Upgrade my vSphere LAB

Finally, I got a couple of hours to upgrade my lab from vSphere 6.7 to vSphere 7. Following one of the announcements during VMworld 2019, this new release comes with some great functionalities like the native support of Kubernetes, the dynamic hardware assignment, and some enhancements on DRS, vMotion, etc… For my lab purpose, I’m focusing on container stuff and I’m taking the chance of the upgrade to write in this post how to upgrade the vCenter and how to make living together ESXi 6.7 and ESXi 7 hosts. Let’s see in-depth.

Just some requirements

As written here, my lab is ruled by a single vCenter server with two physical ESXi hosts and 2 nested ESXi hosts. So the goal of this upgrade is to have vCenter 7.0 with physical ESXi 6.7 (a transitory situation) and nested ESXi 7.0 hosts with vSAN. In fact, based on VMware interoperability matrix tool, a vCenter Server 7.0 could manage all vSphere 6.5 and 6.7 hosts too:

Before proceeding with the ESXi upgrade, I highly suggest taking a look at William Lam’s post.

The processes involved in the vCenter upgrade are essentially composed of 2 steps:

  1. deploy a new vCenter with a temporary IP
  2. final steps like data migration, change of IP and shutdown of the old vCenter

Obviously before proceed, especially in a production environment, backup your old vCenter using the backup feature in the appliance.

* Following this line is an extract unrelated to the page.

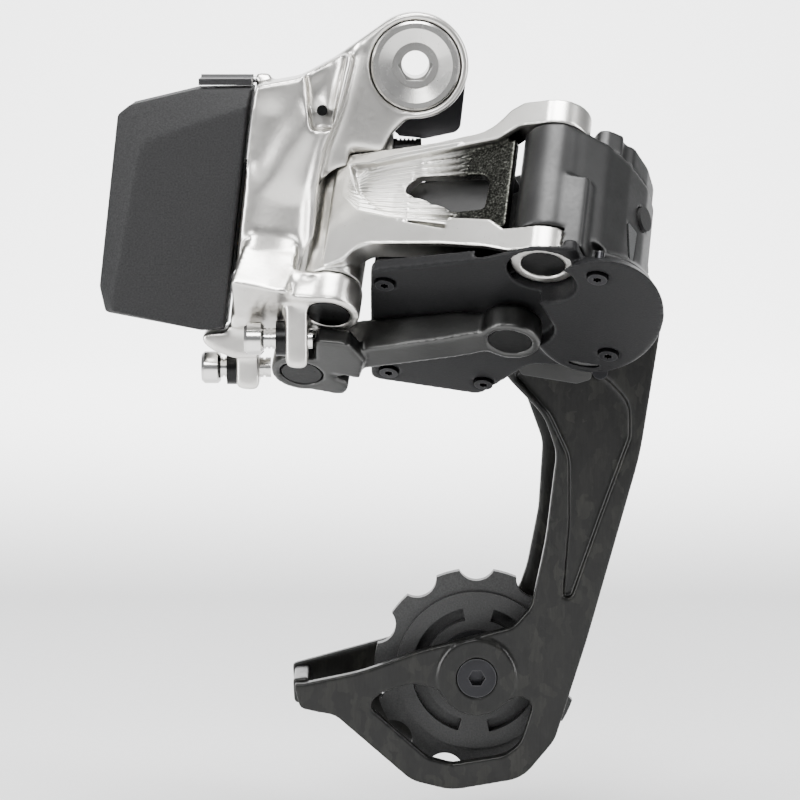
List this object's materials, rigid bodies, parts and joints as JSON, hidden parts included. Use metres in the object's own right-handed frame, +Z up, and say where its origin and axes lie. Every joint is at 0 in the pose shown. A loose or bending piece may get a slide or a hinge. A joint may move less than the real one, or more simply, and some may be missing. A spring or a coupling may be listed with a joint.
{
  "type": "rear derailleur",
  "caption": "Electronic rear bicycle derailleur with a rear battery, slanted parallelogram, geared motor knuckle and a sprung carbon pulley cage.",
  "frame": {"origin": "on the mounting bolt's axis, on the inboard face of the stop plate that seats on the frame's hanger", "axes": "+X forward on the bicycle, +Y inboard to the wheel along the mounting bolt, +Z up"},
  "size_m": [0.1111, 0.0692, 0.1582],
  "materials": {
    "battery_plastic": "fine grain",
    "bearing_plastic": "plain",
    "black_cover": "satin",
    "board_green": "plain",
    "brass": "plain",
    "bright_steel": "polished",
    "carbon": "gloss lacquer over carbon fibre",
    "cell_wrap": "wrap",
    "grey_alloy": "satin anodised",
    "lens": "smoked",
    "pin_black": "satin",
    "pulley_plastic": "satin",
    "rubber": "matte",
    "silver_alloy": "satin",
    "steel": "brushed"
  },
  "bodies": {
    "hanger_side": {"mounting_bolt": "silver_alloy", "hanger_stop_plate": "pin_black", "mounting_bolt_clip": "steel"},
    "rear_knuckle": {"b_knuckle": "silver_alloy", "b_knuckle_bush": "bearing_plastic", "locating_pin": "pin_black", "link_pin_outer_rear": "pin_black", "link_pin_inner_rear": "pin_black", "limit_screw_collars": "bright_steel", "contact_block": "black_cover", "contact_pins": "brass", "battery_seal": "rubber", "battery_latch_pin": "steel"},
    "low_screw": {"limit_screw_low": "bright_steel"},
    "high_screw": {"limit_screw_high": "bright_steel"},
    "adjust_screw": {"b_adjust_screw": "pin_black"},
    "battery": {"battery_case": "battery_plastic", "battery_lid": "battery_plastic", "battery_cell": "cell_wrap"},
    "latch": {"battery_latch": "battery_plastic"},
    "outer_arm": {"outer_link": "silver_alloy", "outer_link_bushes": "bearing_plastic", "link_pin_outer_front": "pin_black"},
    "inner_arm": {"inner_link": "grey_alloy", "inner_link_bush": "bearing_plastic", "link_pin_inner_front": "pin_black", "sector_gear": "steel"},
    "drive_knuckle": {"motor_housing": "grey_alloy", "motor_housing_bushes": "bearing_plastic", "motor_cap": "grey_alloy", "gearbox_cover": "black_cover", "cover_screws": "pin_black", "drive_motor": "steel", "idler_pin": "steel", "circuit_board": "board_green", "status_light": "lens", "cage_bush": "bearing_plastic", "cage_spring": "steel", "cage_seal": "rubber", "cage_stop_bracket": "grey_alloy"},
    "motor_shaft": {"motor_pinion": "steel"},
    "idler": {"idler_gear": "steel"},
    "button": {"function_button": "black_cover"},
    "cage": {"cage_axle": "steel", "cage_stop_pin": "steel", "outer_cage_plate": "carbon", "inner_cage_plate": "carbon", "cage_bridge": "carbon", "cage_bolts": "steel", "upper_pulley_sleeve": "steel", "lower_pulley_sleeve": "steel"},
    "upper_wheel": {"upper_pulley": "pulley_plastic", "upper_pulley_bearing": "steel", "upper_pulley_covers": "black_cover"},
    "lower_wheel": {"lower_pulley": "pulley_plastic", "lower_pulley_bearing": "steel", "lower_pulley_covers": "black_cover"}
  },
  "joints": [
    {"name": "b_pivot", "type": "hinge", "parent": "hanger_side", "child": "rear_knuckle", "pos_m": [0, 0, 0], "axis": [0, 1, 0], "range_deg": [0, 35]},
    {"name": "low_screw_travel", "type": "slide", "parent": "rear_knuckle", "child": "low_screw", "axis": [1, 0, 0], "range_m": [-0.003, 0]},
    {"name": "high_screw_travel", "type": "slide", "parent": "rear_knuckle", "child": "high_screw", "axis": [1, 0, 0], "range_m": [-0.003, 0]},
    {"name": "adjust_screw_travel", "type": "slide", "parent": "rear_knuckle", "child": "adjust_screw", "axis": [1, 0, 0], "range_m": [0, 0.002]},
    {"name": "battery_removal", "type": "slide", "parent": "rear_knuckle", "child": "battery", "axis": [-1, 0, 0], "range_m": [0, 0.03]},
    {"name": "latch_hinge", "type": "hinge", "parent": "rear_knuckle", "child": "latch", "pos_m": [-0.0367, -0.0062, -0.0029], "axis": [-1, 0, 0], "range_deg": [0, 70]},
    {"name": "outer_link_swing", "type": "hinge", "parent": "rear_knuckle", "child": "outer_arm", "pos_m": [-0.01436, -0.01378, -0.03146], "axis": [0.1219, 0.6111, 0.7821], "range_deg": [0, 64]},
    {"name": "inner_link_swing", "type": "hinge", "parent": "rear_knuckle", "child": "inner_arm", "pos_m": [-0.02176, -0.0127, -0.05672], "axis": [0.1219, 0.6111, 0.7821], "range_deg": [0, 64]},
    {"name": "drive_knuckle_swing", "type": "hinge", "parent": "outer_arm", "child": "drive_knuckle", "pos_m": [0.02543, -0.0286, -0.02608], "axis": [0.1219, 0.6111, 0.7821], "range_deg": [-64, 0]},
    {"name": "idler_spin", "type": "hinge", "parent": "drive_knuckle", "child": "idler", "pos_m": [0.00732, -0.01116, -0.04711], "axis": [0.1219, 0.6111, 0.7821], "continuous": true},
    {"name": "motor_spin", "type": "hinge", "parent": "drive_knuckle", "child": "motor_shaft", "pos_m": [-0.00178, -0.01554, -0.04227], "axis": [0.1219, 0.6111, 0.7821], "continuous": true},
    {"name": "button_press", "type": "slide", "parent": "drive_knuckle", "child": "button", "axis": [-0.8681, 0.4477, -0.2145], "range_m": [0, 0.0007], "stiffness_N_per_m": 600},
    {"name": "cage_pivot", "type": "hinge", "parent": "drive_knuckle", "child": "cage", "pos_m": [0.0343, 0, -0.0468], "axis": [0, -1, 0], "range_deg": [0, 85], "stiffness_Nm_per_rad": 0.35, "springref_deg": -45.84, "deforming": ["cage_spring"]},
    {"name": "upper_pulley_spin", "type": "hinge", "parent": "cage", "child": "upper_wheel", "pos_m": [0.0264, 0.012, -0.0431], "axis": [0, 1, 0], "continuous": true},
    {"name": "lower_pulley_spin", "type": "hinge", "parent": "cage", "child": "lower_wheel", "pos_m": [0.0126, 0.012, -0.1245], "axis": [0, 1, 0], "continuous": true}
  ],
  "couplings": [
    {"joint": "inner_link_swing", "follows": "outer_link_swing", "ratio": 1},
    {"joint": "drive_knuckle_swing", "follows": "outer_link_swing", "ratio": -1},
    {"joint": "idler_spin", "follows": "outer_link_swing", "ratio": -3},
    {"joint": "motor_spin", "follows": "outer_link_swing", "ratio": 7.5}
  ]
}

It’s necessary to have enough storage space to successfully complete the upgrade. It requires more or less the same consumed capacity of the old vCenter. Unfortunately in my lab and more precisely in the management environment, the direct storage has no room for further virtual machines. So I plan the deploy and migration phase in the workload environment, then, after ensuring that all is working, I delete the old vCenter and migrate the new vCenter using the NAS.

During the upgrade process, the client (your PC or MAC or a VM with GUI) which is running the process must reach the old and new vCenter, the ESXi hosts involved in the process, and the DNS server.

The vCenter update process

The update process is really simple and guided: after downloading the vCenter installation ISO from your my.vmware.com account and attaching to a virtual DVD it’s possible to start choosing the second of the following options:

Then following some simple steps:

  1. Accept EULA
  2. Provide source VCSA connection data
  3. Specify the target ESXi host where to deploy new VCSA
  4. Provide target VCSA data (hostname and root password)
  5. Choose deployment size (in my case tiny)
  6. Select datastore
  7. Configure network settings
  8. …and finally the start of stage 1

Before proceeding with stage 2 is important to choose what really matters to import from the old VCSA to new.

After the competition of stage 2, it’s possible to connect to the new vSphere 7 vCenter using the old vCenter FQDN.

Nested ESXi 7

The nested cluster ESXi could simply replace it with a new couple of virtual ESXi… Thanks to Wiliam Lam I simply downloaded the virtual appliance from his site here and after a few steps, I got my vSAN cluster based on vSphere 7 nodes.